Approach: As the graph is complete so the total number of edges will be E = N * (N – 1) / 2. Now there are two cases, 
 

  1. If E is even then you have to remove odd number of edges, so the total number of ways will be ^EC_1 + ^EC_3 + ^EC_5 + .... + ^EC_{E-1}   which is equivalent to 2^{(E-1)}   .
  2. If E is odd then you have to remove even number of edges, so the total number of ways will be ^EC_0 + ^EC_2 + ^EC_4 + .... + ^EC_{E-1}   which is equivalent to 2^{(E-1)}   .

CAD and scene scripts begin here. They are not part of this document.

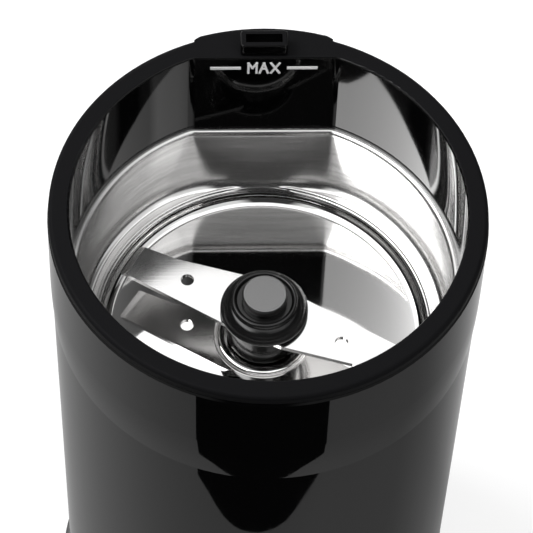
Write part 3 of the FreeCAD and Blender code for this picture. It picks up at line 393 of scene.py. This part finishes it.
@dataclass(frozen=True)
class HubPlastic(Finish):
    """Half-gloss black moulding of the hub, turned smooth, with fine rings round its axis."""

    colour: Colour = (0.004, 0.004, 0.004)
    handled: Colour = (0.009, 0.009, 0.009)
    rough: float = 0.14
    bounce: float = 1.42

    def paint(self, tree: Tree) -> None:
        """Add the finish's nodes."""
        rings = tree.noise(tree.place((0.02, 0.02, 1.0)), 6000.0, 2.0)
        patches = tree.noise(tree.place(), 180.0, 3.0)
        tree.shade(
            {
                "Base Color": tree.blend(patches, self.colour, self.handled),
                "Roughness": tree.spread(patches, (0.3, 0.7), (self.rough, self.rough + 0.08)),
                "IOR": self.bounce,
                "Normal": tree.bump(rings, 0.000004, 0.5),
            }
        )


@dataclass(frozen=True)
class BowlSteel(Finish):
    """Stainless steel: finely brushed round the wall, polished in rings in the dish."""

    colour: Colour = (0.82, 0.815, 0.81)
    shade: Colour = (0.7, 0.695, 0.69)
    wall_rough: float = 0.22
    spread: float = 0.85
    spread_turn: float = 0.25
    dish_rough: float = 0.035
    ledge: float = BOWL_FLOOR + 3.4 * MM
    line_length: float = 0.0012
    depth: float = 0.000008

    def paint(self, tree: Tree) -> None:
        """Add the finish's nodes."""
        edge = (self.ledge - 0.4 * MM, self.ledge + 1.2 * MM)
        wall = tree.spread(tree.axis(2), edge, (0.0, 1.0))
        around = tree.math("MULTIPLY", tree.angle(), self.line_length)
        across = tree.add("ShaderNodeCombineXYZ", {0: tree.axis(2), 1: around}).outputs[0]
        hairs = tree.noise(across, 5200.0, 4.0)
        broad = tree.noise(across, 700.0, 3.0)
        rings = tree.rings(9000.0)
        height = tree.mix(wall, tree.math("MULTIPLY", rings, 0.06), hairs)
        satin = tree.spread(hairs, (0.3, 0.7), (self.wall_rough - 0.03, self.wall_rough + 0.04))
        rough = tree.mix(wall, self.dish_rough, satin)
        tone = tree.blend(tree.spread(broad, (0.35, 0.65), (0.0, 1.0)), self.shade, self.colour)
        tree.shade(
            {
                "Base Color": tree.blend(wall, self.colour, tone),
                "Metallic": 1.0,
                "Roughness": rough,
                "Anisotropic": self.spread,
                "Anisotropic Rotation": self.spread_turn,
                "Normal": tree.bump(height, self.depth, 0.6),
                "Tangent": tree.add("ShaderNodeTangent", direction_type="RADIAL", axis="Z").outputs[0],
            }
        )


@dataclass(frozen=True)
class GroundSteel(Finish):
    """Polished or ground metal with fine lines along one direction."""

    colour: Colour = (0.75, 0.745, 0.74)
    rough: float = 0.12
    lines: float = 3000.0
    turn: float = 0.0
    stretch: Colour = (0.02, 1.0, 1.0)
    depth: float = 0.000006

    def paint(self, tree: Tree) -> None:
        """Add the finish's nodes."""
        lines = tree.noise(tree.place(self.stretch, (0.0, 0.0, self.turn)), self.lines, 3.0)
        patches = tree.noise(tree.place(), 90.0, 3.0)
        tree.shade(
            {
                "Base Color": tree.blend(lines, dimmed(self.colour, 0.9), self.colour),
                "Metallic": 1.0,
                "Roughness": tree.spread(patches, (0.3, 0.7), (self.rough, self.rough + 0.05)),
                "Normal": tree.bump(lines, self.depth, 0.6),
            }
        )


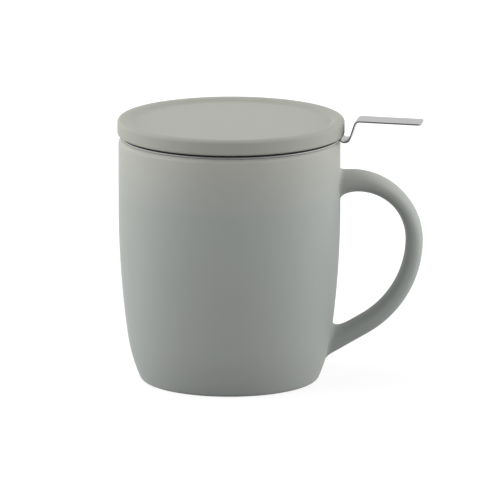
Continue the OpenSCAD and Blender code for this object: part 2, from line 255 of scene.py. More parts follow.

Note that if N = 1 then the answer will be 0.
Below is the implementation of the above approach: 
 

C++




// C++ implementation of the approach
#include <bits/stdc++.h>
using namespace std;
 
// Function to return the number of ways
// to remove edges from the graph so that
// odd number of edges are left in the graph
int countWays(int N)
{
    // Total number of edges
    int E = (N * (N - 1)) / 2;
 
    if (N == 1)
        return 0;
 
    return pow(2, E - 1);
}
 
// Driver code
int main()
{
    int N = 4;
    cout << countWays(N);
 
    return 0;
}

Java




// Java implementation of the approach
class GfG
{
 
// Function to return the number of ways
// to remove edges from the graph so that
// odd number of edges are left in the graph
static int countWays(int N)
{
    // Total number of edges
    int E = (N * (N - 1)) / 2;
 
    if (N == 1)
        return 0;
 
    return (int)Math.pow(2, E - 1);
}
 
// Driver code
public static void main(String[] args)
{
    int N = 4;
    System.out.println(countWays(N));
}
}
 
// This code is contributed by Prerna Saini

Python3




# Python3 implementation of the approach
 
# Function to return the number of ways
# to remove edges from the graph so that
# odd number of edges are left in the graph
def countWays(N):
     
    # Total number of edges
    E = (N * (N - 1)) / 2
 
    if (N == 1):
        return 0
 
    return int(pow(2, E - 1))
 
# Driver code
if __name__ == '__main__':
    N = 4
    print(countWays(N))
 
# This code contributed by PrinciRaj1992

C#




// C# implementation of the approach
 
using System;
 
public class GFG{
     
// Function to return the number of ways
// to remove edges from the graph so that
// odd number of edges are left in the graph
static int countWays(int N)
{
    // Total number of edges
    int E = (N * (N - 1)) / 2;
 
    if (N == 1)
        return 0;
 
    return (int)Math.Pow(2, E - 1);
}
 
// Driver code
    static public void Main (){
     
    int N = 4;
    Console.WriteLine(countWays(N));
    }
}
// This code is contributed by ajit.

PHP




<?php
// PHP implementation of the approach
 
// Function to return the number of ways
// to remove edges from the graph so that
// odd number of edges are left in the graph
function countWays($N)
{
    // Total number of edges
    $E = ($N * ($N - 1)) / 2;
 
    if ($N == 1)
        return 0;
 
    return (int)pow(2, $E - 1);
}
 
// Driver code
$N = 4;
echo(countWays($N));
 
// This code is contributed
// by Code_Mech.
?>

Javascript




<script>
    // Javascript implementation of the approach
     
    // Function to return the number of ways
    // to remove edges from the graph so that
    // odd number of edges are left in the graph
    function countWays(N)
    {
        // Total number of edges
        let E = parseInt((N * (N - 1)) / 2, 10);
 
        if (N == 1)
            return 0;
 
        return Math.pow(2, E - 1);
    }
     
    let N = 4;
    document.write(countWays(N));
 
</script>

Output: 

32

 

Time Complexity: O(log E), where E = (N * (N – 1)) / 2.

Auxiliary Space: O(1)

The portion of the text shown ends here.